La mobilità sostenibile oramai è un tema che sentiamo ripetere ovunque, dai tg alle trasmissioni radiofoniche e ancor di più su internet. E sempre più i produttori si stanno impegnando nella realizzazione di mezzi in grado di affrontare queste nuove sfide.

Su GearBest è possibile acquistare questo innovativo mezzo, che presenta un design completamente diverso da quelli visti fino ad ora e delle funzionalità non indifferenti. Si chiama Ninebot One C+, e si tratta di uno speciale mono-ruota dalla configurazione avveniristica.

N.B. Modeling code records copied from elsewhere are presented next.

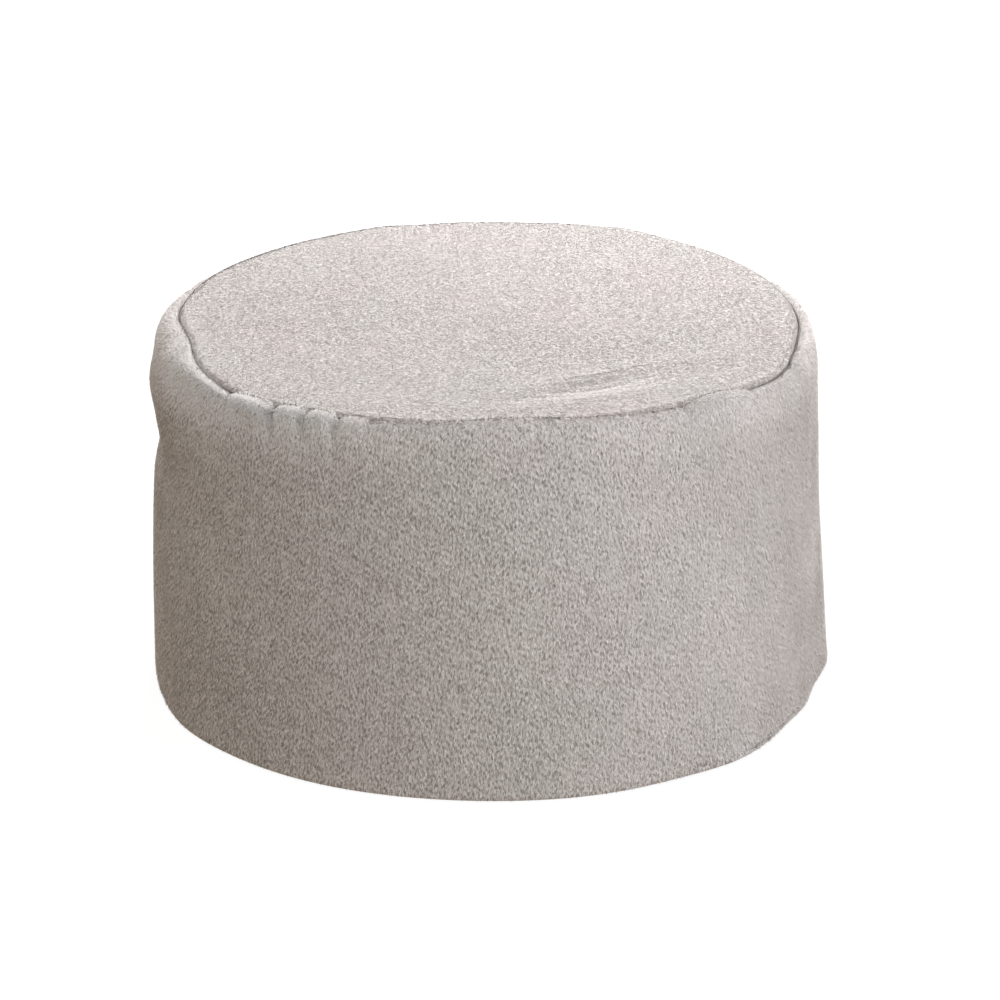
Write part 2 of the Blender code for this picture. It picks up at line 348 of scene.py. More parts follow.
# Places of the top panel where the pile is brushed up and looks darker, and some where it looks lighter
BRUSHED = [  # x, y, spread_x, spread_y, shade
    (-0.195, -0.020, 0.040, 0.060, -0.20),
    (-0.120, 0.020, 0.060, 0.070, -0.12),
    (-0.150, 0.110, 0.060, 0.050, -0.26),
    (0.110, -0.093, 0.065, 0.022, -0.50),
    (0.190, -0.060, 0.045, 0.045, -0.50),
    (0.225, -0.030, 0.030, 0.050, -0.30),
    (-0.020, -0.100, 0.110, 0.030, -0.17),
    (0.040, -0.185, 0.120, 0.014, 0.03),
    (0.000, -0.224, 0.110, 0.012, -0.15),
    (0.015, 0.150, 0.050, 0.060, 0.16),
    (0.170, 0.120, 0.040, 0.040, -0.12),
]

# The same for the side band, round it and up it
STROKED = [  # angle_deg, height, half_width_deg, half_height, shade
    (217, 0.055, 20, 0.055, -0.32),
    (240, 0.050, 16, 0.055, -0.16),
    (186, 0.100, 8, 0.050, 0.30),
    (218, 0.245, 10, 0.020, 0.12),
    (204, 0.286, 26, 0.026, 0.28),
    (232, 0.292, 14, 0.018, 0.22),
    (312, 0.262, 14, 0.016, -0.10),
    (318, 0.030, 16, 0.022, -0.10),
    (350, 0.160, 12, 0.110, 0.15),
]

# Places round the side band where its pile is ruffled, and where it lies smooth
RUFFLED = [  # angle_deg, half_width_deg, contrast
    (250, 50, 0.80),
    (220, 26, 0.60),
    (195, 30, 0.50),
    (325, 34, -0.38),
    (60, 60, 0.30),
]


def bell(offset, half_width):
    """A smooth hump, 1 in the middle and nearly 0 at twice its half width."""
    return np.exp(-0.5 * (offset / (BELL_WIDTH * half_width)) ** 2)


def turn(angle, middle):
    """Signed degrees from middle to angle, the short way round."""
    return (angle - middle + 180) % 360 - 180


def humps(angle, table):
    """The sum of a table's humps round the drum."""
    return sum(amount * bell(turn(angle, at), half) for at, half, amount in table)


def patches(angle, height, table):
    """The sum of a table's rounded patches of the side band."""
    return sum(
        amount * bell(turn(angle, at), half) * bell(height - level, tall)
        for at, level, half, tall, amount in table
    )


def polar(distance, angle):
    """(x, y) at a distance from the axis."""
    return distance * np.cos(np.radians(angle)), distance * np.sin(np.radians(angle))


def seam_radius(angle):
    return SEAM_RADIUS + sum(outwards * bell(turn(angle, at), half) for at, half, outwards, _ in SEAM_WANDER)


def seam_height(angle):
    lift = sum(upwards * bell(turn(angle, at), half) for at, half, _, upwards in SEAM_WANDER)
    return SEAM_HEIGHT + lift - SLOPE * polar(seam_radius(angle), angle)[1]


def foot_radius(angle):
    return FOOT_RADIUS - humps(angle, FOOT_PULLS)


def soft_gathers(angle):
    """How far the crest is lifted and the shoulder swollen."""
    rise = sum(up * bell(turn(angle, at), half) for at, half, up, _ in GATHERS)
    swell = sum(out * bell(turn(angle, at), half) for at, half, _, out in GATHERS)
    return rise, swell


def across_lobe(angle, start, end):
    """Where an angle lies across a tight gather: -1 at its start, 1 at its end."""
    return turn(angle, (start + end) / 2) / ((end - start) / 2)


def tight_gathers(angle):
    """How far the crest is lifted, leans in over the seam and bulges out: an arch over each gather."""
    form = 0
    for start, end, rise, overhang, swell in LOBES:
        arch = np.sqrt(np.maximum(0.0, 1 - across_lobe(angle, start, end) ** 2))
        form = form + arch * np.array([rise, overhang, swell]).reshape(3, 1)
    return form


def base_seam_height(angle):
    return BASE_SEAM_HEIGHT + BASE_SEAM_LIFT * bell(turn(angle, BASE_LIFT_ANGLE), BASE_LIFT_WIDTH)


def foot_rings(angle):
    """(radius, height) of the side band where it rounds the edge of the base panel."""
    low = base_seam_height(angle)
    seam = foot_radius(angle) - BASE_SEAM_INSET
    rounding = [(seam + out * BASE_SEAM_INSET, low + up * CLOTH) for out, up in FOOT_ROUND]
    return [(seam + GAP, low - CLOTH + GAP)] + rounding


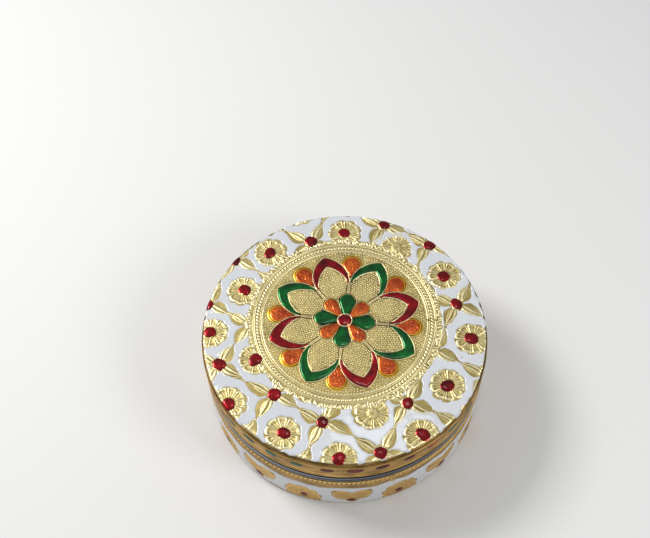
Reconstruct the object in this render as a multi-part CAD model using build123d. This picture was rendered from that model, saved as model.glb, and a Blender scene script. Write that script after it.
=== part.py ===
from build123d import *
from math import acos, ceil, cos, pi, radians, sin
import os

os.makedirs("parts", exist_ok=True)

# A round meenakari box: a pressed steel pan with a lift-off lid, both skinned
# with embossed gilt sheet and coloured with enamel. The origin is the middle of
# the underside, +Z is up, and -Y is the front. All sizes are in millimetres.

# Overall sizes of the closed box
box_radius = 75.0
box_height = 53.5
lid_depth = 16.0
steel_band_height = 7.0

# Sheet and coating thicknesses
steel_thickness = 0.6
gilt_thickness = 0.5
plate_thickness = 0.8
relief_height = 0.5
white_thickness = 0.4
inlay_depth = 0.4
dot_height = 0.4

# Clearances
lid_side_clearance = 0.3
lid_seat_gap = 0.4
neck_top_gap = 0.6
enamel_gap = 0.1

# Steel pan and lid
pan_corner = 1.6
bead_set_in = 0.3
hem_height = 4.0
lid_corner = 1.0

# Ribs pressed into the gilt strips, and the seam where the base's strip laps over itself
rib_width = 1.2
rope_width = 3.6
edge_width = 1.0
lap_width = 4.0
lap_angle = -71.0

# Trellis of rosettes, knots and leaves on the lid
trellis_pitch = 30.3
trellis_angle = 61.6
trellis_start_x = 51.6
trellis_start_y = -33.7
rosette_radius = 9.6
rosette_notch = 8.5
rosette_petals = 8
leaf_length = 10.6
leaf_width = 4.8
knot_radius = 4.4
dot_radius = 3.1
dot_overhang = 1.2
vine_sway = 8.0
smallest_patch = 2.5

# Medallion, set a little behind the lid's centre
medallion_shift_x = 0.3
medallion_shift_y = 6.2
medallion_turn = 16.0
medallion_petals = 8
border_radius = 51.5
ridge_radius = 43.8
ridge_width = 0.9
rope_radius = 46.4
rope_ring_width = 2.4
petal_tip = 41.4
petal_valley = 26.6
waist_from_tip = 7.2
petal_waist_width = 8.2
rim_width = 0.8
tip_band = 5.4
valley_band = 2.2
drop_point = 29.0
drop_centre = 35.3
drop_radius = 4.3
floret_point = 5.6
floret_centre = 12.2
floret_radius = 3.9
floret_turn = -7.0
floret_eye = 3.5

# Painted ovals round the lid's side
oval_pitch = 14.2
oval_length = 8.4
oval_height = 3.6
oval_drop = 8.2
oval_rise = 0.2
oval_start = -48.0
ovals_in_a_run = 4

# Windows in the enamel round the base, where the gilt rosettes and leaves show
base_motif_pitch = 52.3
base_motif_height = 6.6
base_motif_start = 13.0
base_rosette_radius = 9.6
base_leaf_length = 12.5
base_leaf_root = 2.4
base_leaf_width = 6.0
base_leaf_lean = 38.0
base_white_thickness = 0.3
base_dot_radius = 2.6
base_dot_rise = 0.15

# Places that follow from the sizes above
steel_radius = box_radius - relief_height - gilt_thickness
skin_radius = steel_radius + gilt_thickness
inner_radius = steel_radius - steel_thickness
neck_radius = inner_radius - lid_side_clearance
neck_inner = neck_radius - steel_thickness
ground_height = box_height - relief_height
plate_underside = ground_height - plate_thickness
plate_radius = skin_radius - lid_corner / 2
lid_ceiling = plate_underside - steel_thickness
lid_bottom = box_height - lid_depth
bead_top = lid_bottom - lid_seat_gap
wrap_top = lid_bottom - steel_band_height
neck_top = lid_ceiling - neck_top_gap
rope_bottom = wrap_top - rope_width
field_bottom = pan_corner + edge_width
field_radius = skin_radius + base_white_thickness
medallion = Location((medallion_shift_x, medallion_shift_y, 0), (0, 0, medallion_turn))
petal_step = 360 / medallion_petals
petal_waist = petal_tip - waist_from_tip


def at(radius, height):
    """A point of a turned profile."""
    return Vector(radius, 0, height)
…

Dotato di uno pneumatico da 16 pollici gonfiabile, inserito in un telaio in lega di magnesio in grado di sopportare agevolmente pesi fino a 100 chilogrammi, quindi bambini ma anche adulti, il Ninebot One C+ rappresenta una grande novità nel panorama del trasporto sostenibile.

Sul telaio in magnesio, sono inseriti lungo un anello esterno dei LED che creano grande effetto, ma che hanno anche una funzione precisa; ci indicano infatti lo stato della batteria. Una batteria da 4,1Ah capace di sviluppare fino a 450 watt di potenza è in grado di spingere il veicolo fino alla velocità di 20 km/h in base al peso e al percorso intrapreso dal passeggero e di percorrere la ragguardevole distanza compresa tra i 18 e i 22 km/h sempre in base ai parametri detti prima.

Un sistema di sicurezza consente al Ninebot One C+ di arrestare la corsa se qualcosa va storto, ma anche la configurazione smart non è da poco. Un’App consente il controllo da smartphone e i dati biometrici e di percorso possono essere gestiti e memorizzati con grande facilità.

Questo incredibile strumento futuristico capace di superare traffico e congestionamento cittadino in modo molto agevole, è già in vendita ed ha un prezzo consigliato di circa 300 euro.